(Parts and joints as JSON)
***

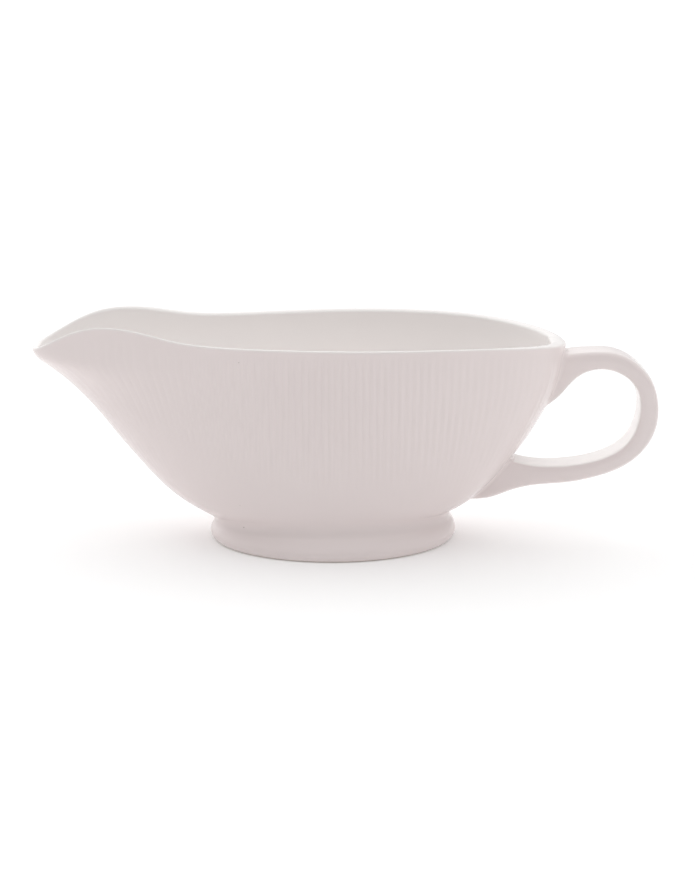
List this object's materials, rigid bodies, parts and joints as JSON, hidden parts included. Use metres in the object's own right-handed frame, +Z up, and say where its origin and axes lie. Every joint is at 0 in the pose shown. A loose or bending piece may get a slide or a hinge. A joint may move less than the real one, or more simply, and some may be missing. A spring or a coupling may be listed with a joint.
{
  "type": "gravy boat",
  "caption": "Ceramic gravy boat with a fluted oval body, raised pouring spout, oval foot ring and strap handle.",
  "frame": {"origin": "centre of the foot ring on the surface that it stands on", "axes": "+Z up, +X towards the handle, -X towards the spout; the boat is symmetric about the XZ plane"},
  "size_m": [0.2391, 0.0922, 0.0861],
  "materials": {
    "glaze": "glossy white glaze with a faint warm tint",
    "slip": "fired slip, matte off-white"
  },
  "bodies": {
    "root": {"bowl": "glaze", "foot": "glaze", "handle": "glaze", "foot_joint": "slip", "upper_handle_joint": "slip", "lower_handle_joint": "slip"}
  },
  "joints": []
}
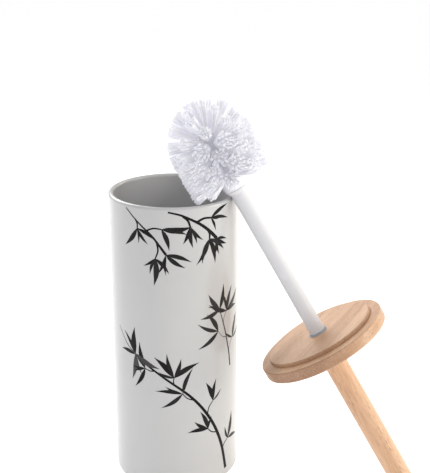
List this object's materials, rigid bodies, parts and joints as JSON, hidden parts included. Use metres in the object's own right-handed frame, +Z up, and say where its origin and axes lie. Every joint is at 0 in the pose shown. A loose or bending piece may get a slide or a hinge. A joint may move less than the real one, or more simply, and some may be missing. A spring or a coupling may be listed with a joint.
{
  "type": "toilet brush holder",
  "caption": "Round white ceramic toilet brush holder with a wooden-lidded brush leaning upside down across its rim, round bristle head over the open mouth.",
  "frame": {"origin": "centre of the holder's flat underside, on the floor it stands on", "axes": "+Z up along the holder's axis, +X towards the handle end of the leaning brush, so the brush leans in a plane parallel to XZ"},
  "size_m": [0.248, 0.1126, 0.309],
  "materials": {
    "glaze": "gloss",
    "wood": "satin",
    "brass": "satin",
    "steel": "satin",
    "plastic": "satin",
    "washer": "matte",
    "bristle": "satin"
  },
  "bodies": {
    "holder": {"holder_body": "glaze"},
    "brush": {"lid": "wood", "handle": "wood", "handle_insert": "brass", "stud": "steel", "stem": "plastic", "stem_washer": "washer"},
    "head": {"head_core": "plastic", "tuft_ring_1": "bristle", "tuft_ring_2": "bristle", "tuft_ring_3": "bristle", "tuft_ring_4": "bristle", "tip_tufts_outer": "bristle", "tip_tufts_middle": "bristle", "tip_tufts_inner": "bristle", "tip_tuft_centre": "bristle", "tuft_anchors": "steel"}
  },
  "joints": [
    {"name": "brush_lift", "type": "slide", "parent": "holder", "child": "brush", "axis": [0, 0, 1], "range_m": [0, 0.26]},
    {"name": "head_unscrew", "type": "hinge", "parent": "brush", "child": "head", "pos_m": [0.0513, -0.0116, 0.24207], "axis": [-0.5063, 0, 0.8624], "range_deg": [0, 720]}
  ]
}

***

WORK TO DO:
All of the data must be returned exactly.

REPLY TO THE TASK:
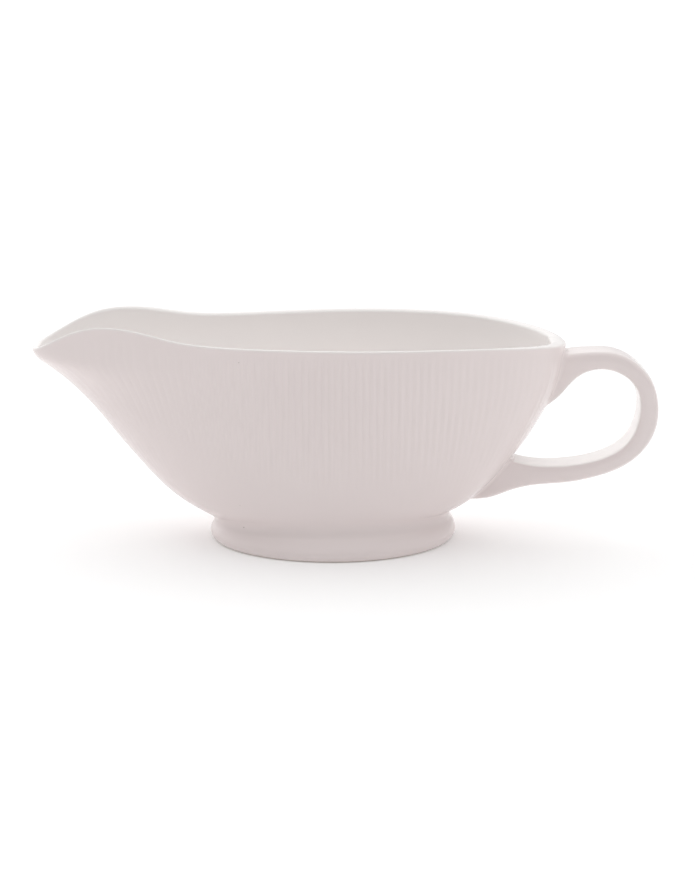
List this object's materials, rigid bodies, parts and joints as JSON, hidden parts included. Use metres in the object's own right-handed frame, +Z up, and say where its origin and axes lie. Every joint is at 0 in the pose shown. A loose or bending piece may get a slide or a hinge. A joint may move less than the real one, or more simply, and some may be missing. A spring or a coupling may be listed with a joint.
{
  "type": "gravy boat",
  "caption": "Ceramic gravy boat with a fluted oval body, raised pouring spout, oval foot ring and strap handle.",
  "frame": {"origin": "centre of the foot ring on the surface that it stands on", "axes": "+Z up, +X towards the handle, -X towards the spout; the boat is symmetric about the XZ plane"},
  "size_m": [0.2391, 0.0922, 0.0861],
  "materials": {
    "glaze": "glossy white glaze with a faint warm tint",
    "slip": "fired slip, matte off-white"
  },
  "bodies": {
    "root": {"bowl": "glaze", "foot": "glaze", "handle": "glaze", "foot_joint": "slip", "upper_handle_joint": "slip", "lower_handle_joint": "slip"}
  },
  "joints": []
}
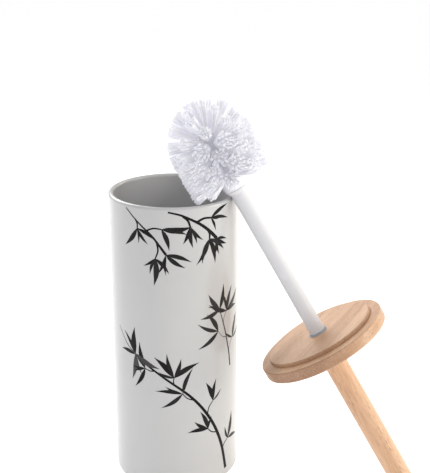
List this object's materials, rigid bodies, parts and joints as JSON, hidden parts included. Use metres in the object's own right-handed frame, +Z up, and say where its origin and axes lie. Every joint is at 0 in the pose shown. A loose or bending piece may get a slide or a hinge. A joint may move less than the real one, or more simply, and some may be missing. A spring or a coupling may be listed with a joint.
{
  "type": "toilet brush holder",
  "caption": "Round white ceramic toilet brush holder with a wooden-lidded brush leaning upside down across its rim, round bristle head over the open mouth.",
  "frame": {"origin": "centre of the holder's flat underside, on the floor it stands on", "axes": "+Z up along the holder's axis, +X towards the handle end of the leaning brush, so the brush leans in a plane parallel to XZ"},
  "size_m": [0.248, 0.1126, 0.309],
  "materials": {
    "glaze": "gloss",
    "wood": "satin",
    "brass": "satin",
    "steel": "satin",
    "plastic": "satin",
    "washer": "matte",
    "bristle": "satin"
  },
  "bodies": {
    "holder": {"holder_body": "glaze"},
    "brush": {"lid": "wood", "handle": "wood", "handle_insert": "brass", "stud": "steel", "stem": "plastic", "stem_washer": "washer"},
    "head": {"head_core": "plastic", "tuft_ring_1": "bristle", "tuft_ring_2": "bristle", "tuft_ring_3": "bristle", "tuft_ring_4": "bristle", "tip_tufts_outer": "bristle", "tip_tufts_middle": "bristle", "tip_tufts_inner": "bristle", "tip_tuft_centre": "bristle", "tuft_anchors": "steel"}
  },
  "joints": [
    {"name": "brush_lift", "type": "slide", "parent": "holder", "child": "brush", "axis": [0, 0, 1], "range_m": [0, 0.26]},
    {"name": "head_unscrew", "type": "hinge", "parent": "brush", "child": "head", "pos_m": [0.0513, -0.0116, 0.24207], "axis": [-0.5063, 0, 0.8624], "range_deg": [0, 720]}
  ]
}